* begin *

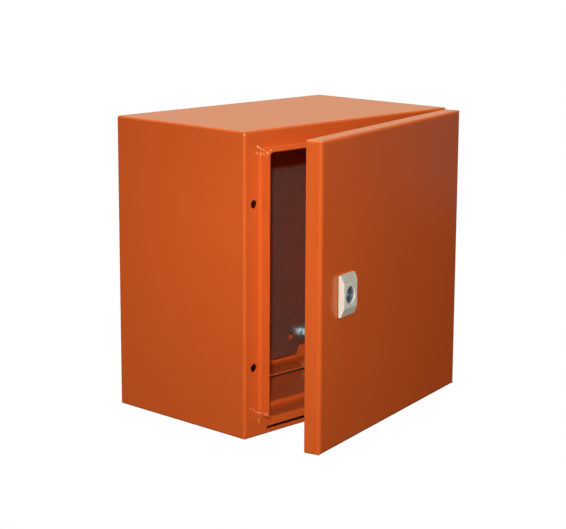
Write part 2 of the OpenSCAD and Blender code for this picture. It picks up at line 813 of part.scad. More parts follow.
module cam_washer() {
  color(zinc) on_door() translate([lock_x, 0, lock_z]) difference() {
    rod_y(cam_washer_d, cam_back, cam_back + cam_washer_t);
    rod_y(cam_screw_d + 2 * fit, cam_back - eps, cam_back + cam_washer_t + eps);
  }
}

module cam_screw() {
  y0 = cam_back + cam_washer_t;
  color(zinc) on_door() translate([lock_x, 0, lock_z]) {
    rod_y(cam_screw_d, cam_front - cam_screw_len, y0);
    difference() {
      rod_y(cam_screw_head_d, y0, y0 + cam_screw_head_h);
      translate([-cam_screw_head_d, y0 + cam_screw_head_h / 2, -0.6])
        cube([2 * cam_screw_head_d, cam_screw_head_h, 1.2]);
    }
  }
}

body_shell();
back_panel();
mounting_plate();
plate_studs();
plate_washers();
plate_nuts();
gland_plate();
gland_gasket();
gland_screws();
gland_nuts();
body_earth_stud();
body_earth_nuts();
upper_hinge_body_leaf();
lower_hinge_body_leaf();
upper_hinge_pin();
lower_hinge_pin();
hinge_screws();
hinge_washers();
door_panel();
door_seal();
upper_hinge_door_leaf();
lower_hinge_door_leaf();
door_earth_stud();
door_earth_nuts();
lock_housing();
lock_seal();
lock_nut();
lock_insert();
lock_cam();
cam_washer();
cam_screw();
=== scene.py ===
"""Looks of the steel wall enclosure: powder coat, zinc, galvanised plate, cream lock, welds, threads,
foam seal, studio light and camera. Metres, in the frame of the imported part."""

import json
import math
import random

import bmesh
import bpy
from mathutils import Matrix, Vector


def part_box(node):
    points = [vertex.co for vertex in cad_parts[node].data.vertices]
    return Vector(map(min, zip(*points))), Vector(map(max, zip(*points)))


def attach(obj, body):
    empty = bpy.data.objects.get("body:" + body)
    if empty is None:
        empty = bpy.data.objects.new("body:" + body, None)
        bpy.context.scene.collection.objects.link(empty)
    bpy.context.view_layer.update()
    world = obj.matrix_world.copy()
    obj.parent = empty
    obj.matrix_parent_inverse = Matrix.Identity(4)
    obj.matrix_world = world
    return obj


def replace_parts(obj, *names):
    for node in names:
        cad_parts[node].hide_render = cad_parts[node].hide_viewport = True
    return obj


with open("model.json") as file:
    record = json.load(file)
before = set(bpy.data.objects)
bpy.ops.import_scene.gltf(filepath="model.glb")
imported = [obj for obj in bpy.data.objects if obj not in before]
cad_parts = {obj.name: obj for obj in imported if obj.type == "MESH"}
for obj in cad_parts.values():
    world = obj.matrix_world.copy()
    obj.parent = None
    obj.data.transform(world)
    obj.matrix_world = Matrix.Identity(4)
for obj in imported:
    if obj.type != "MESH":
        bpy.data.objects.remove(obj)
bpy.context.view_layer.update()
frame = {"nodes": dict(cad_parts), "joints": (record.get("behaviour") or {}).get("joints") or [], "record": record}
nodes = frame["nodes"]
PI2 = 2 * math.pi

# Socket numbers of a Mix node for vectors and for colours
VECTOR_A, VECTOR_B, VECTOR_OUT = 4, 5, 1
COLOR_A, COLOR_B, COLOR_OUT = 6, 7, 2


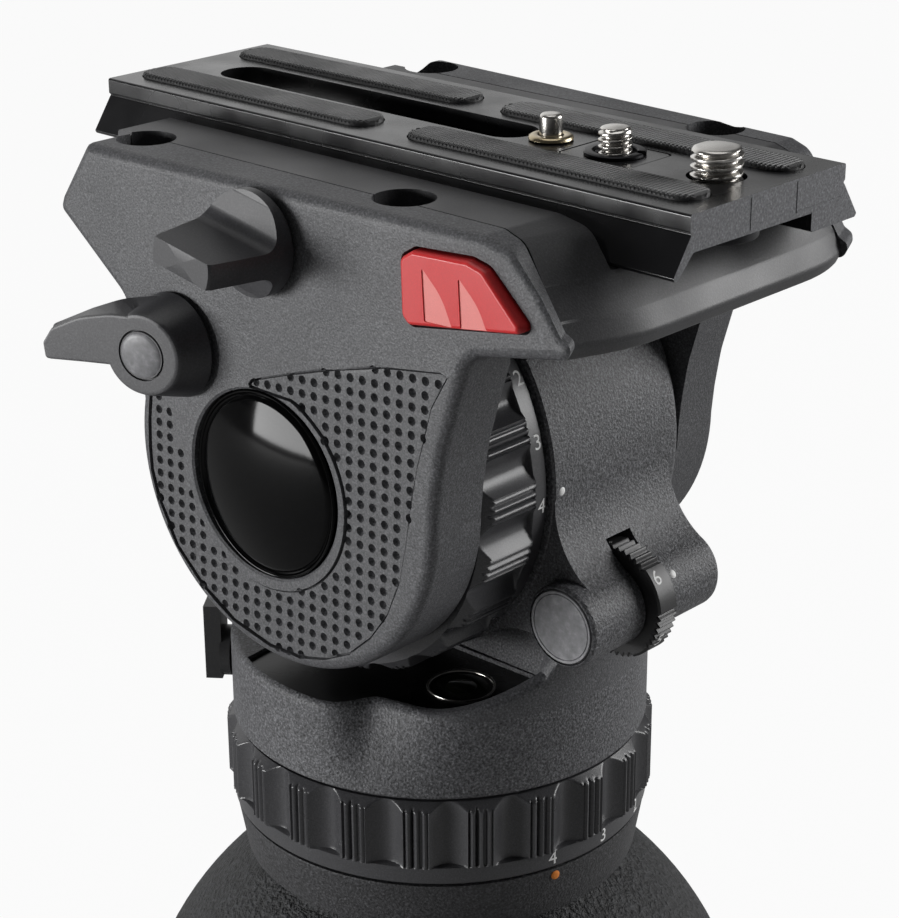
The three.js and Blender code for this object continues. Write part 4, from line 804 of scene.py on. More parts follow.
def threaded(name, body, x, radius, pitch, top, node):
    """Helical thread, its groove cut by the angle round the screw and the height along it."""
    steps, bottom = 56, PLATE_TOP - 7
    root, rim = radius * 0.8, radius - 1.0
    rings = [[(*polar(0.001, 360 * i / steps), bottom) for i in range(steps)]]
    rows = int((top - bottom) / pitch * 14)
    for row in range(rows + 1):
        z = bottom + (top - bottom) * row / rows
        end = min(1, (top - z) / 1.3)
        limit = rim + math.sqrt(max(0, 1 - (1 - end) ** 2))
        ring = []
        for i in range(steps):
            phase = (z / pitch - i / steps) % 1
            crest = min(1, max(0, 1.55 - abs(phase - 0.5) * 3.6))
            ring.append((*polar(min(root + (radius - root) * crest, limit), 360 * i / steps), z))
        rings.append(ring)
    for share, rise in ((0.9, 0.02), (0.6, 0.12), (0.3, 0.18), (0.001, 0.2)):
        rings.append([(*polar(rim * share, 360 * i / steps), top + rise) for i in range(steps)])
    at = TILT + (x, 0, 0)
    low, high = node_box(node)
    head = rod((high[0] - low[0]) / 2, PLATE_FOOT + 0.3, PLATE_FOOT + 4.2, at, edge=0.4)
    piece = finished(together(grid(rings, at), head), name, body, STEEL, [node], angle=50)
    two_tone(piece, DARK_STEEL, lambda normal, middle: middle.z < TILT[2] + PLATE_TOP - 2.5)


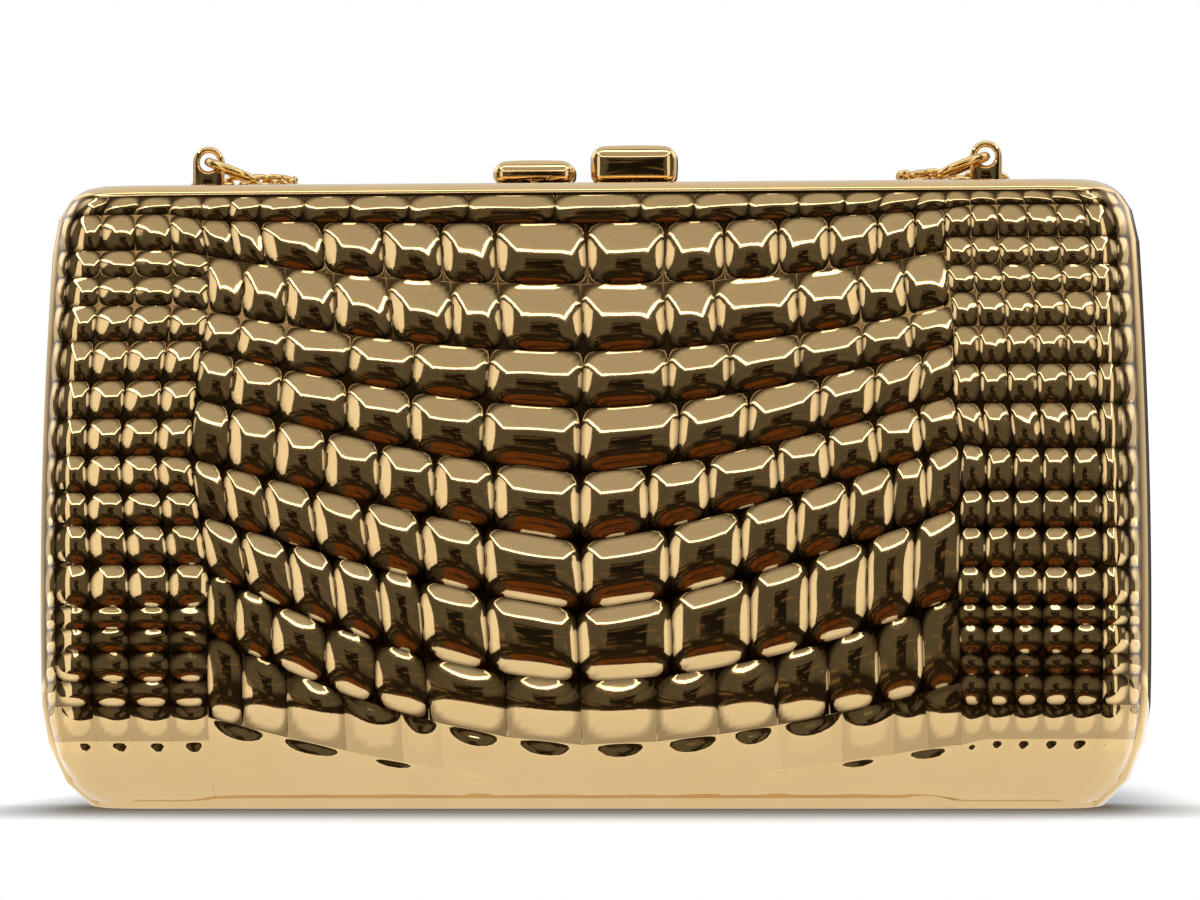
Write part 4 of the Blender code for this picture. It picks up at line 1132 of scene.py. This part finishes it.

* end *

Above is a listing; print exactly its lines from the one with "body_shell();" through the one with "imported = [obj", and no other lines.

body_shell();
back_panel();
mounting_plate();
plate_studs();
plate_washers();
plate_nuts();
gland_plate();
gland_gasket();
gland_screws();
gland_nuts();
body_earth_stud();
body_earth_nuts();
upper_hinge_body_leaf();
lower_hinge_body_leaf();
upper_hinge_pin();
lower_hinge_pin();
hinge_screws();
hinge_washers();
door_panel();
door_seal();
upper_hinge_door_leaf();
lower_hinge_door_leaf();
door_earth_stud();
door_earth_nuts();
lock_housing();
lock_seal();
lock_nut();
lock_insert();
lock_cam();
cam_washer();
cam_screw();
=== scene.py ===
"""Looks of the steel wall enclosure: powder coat, zinc, galvanised plate, cream lock, welds, threads,
foam seal, studio light and camera. Metres, in the frame of the imported part."""

import json
import math
import random

import bmesh
import bpy
from mathutils import Matrix, Vector


def part_box(node):
    points = [vertex.co for vertex in cad_parts[node].data.vertices]
    return Vector(map(min, zip(*points))), Vector(map(max, zip(*points)))


def attach(obj, body):
    empty = bpy.data.objects.get("body:" + body)
    if empty is None:
        empty = bpy.data.objects.new("body:" + body, None)
        bpy.context.scene.collection.objects.link(empty)
    bpy.context.view_layer.update()
    world = obj.matrix_world.copy()
    obj.parent = empty
    obj.matrix_parent_inverse = Matrix.Identity(4)
    obj.matrix_world = world
    return obj


def replace_parts(obj, *names):
    for node in names:
        cad_parts[node].hide_render = cad_parts[node].hide_viewport = True
    return obj


with open("model.json") as file:
    record = json.load(file)
before = set(bpy.data.objects)
bpy.ops.import_scene.gltf(filepath="model.glb")
imported = [obj for obj in bpy.data.objects if obj not in before]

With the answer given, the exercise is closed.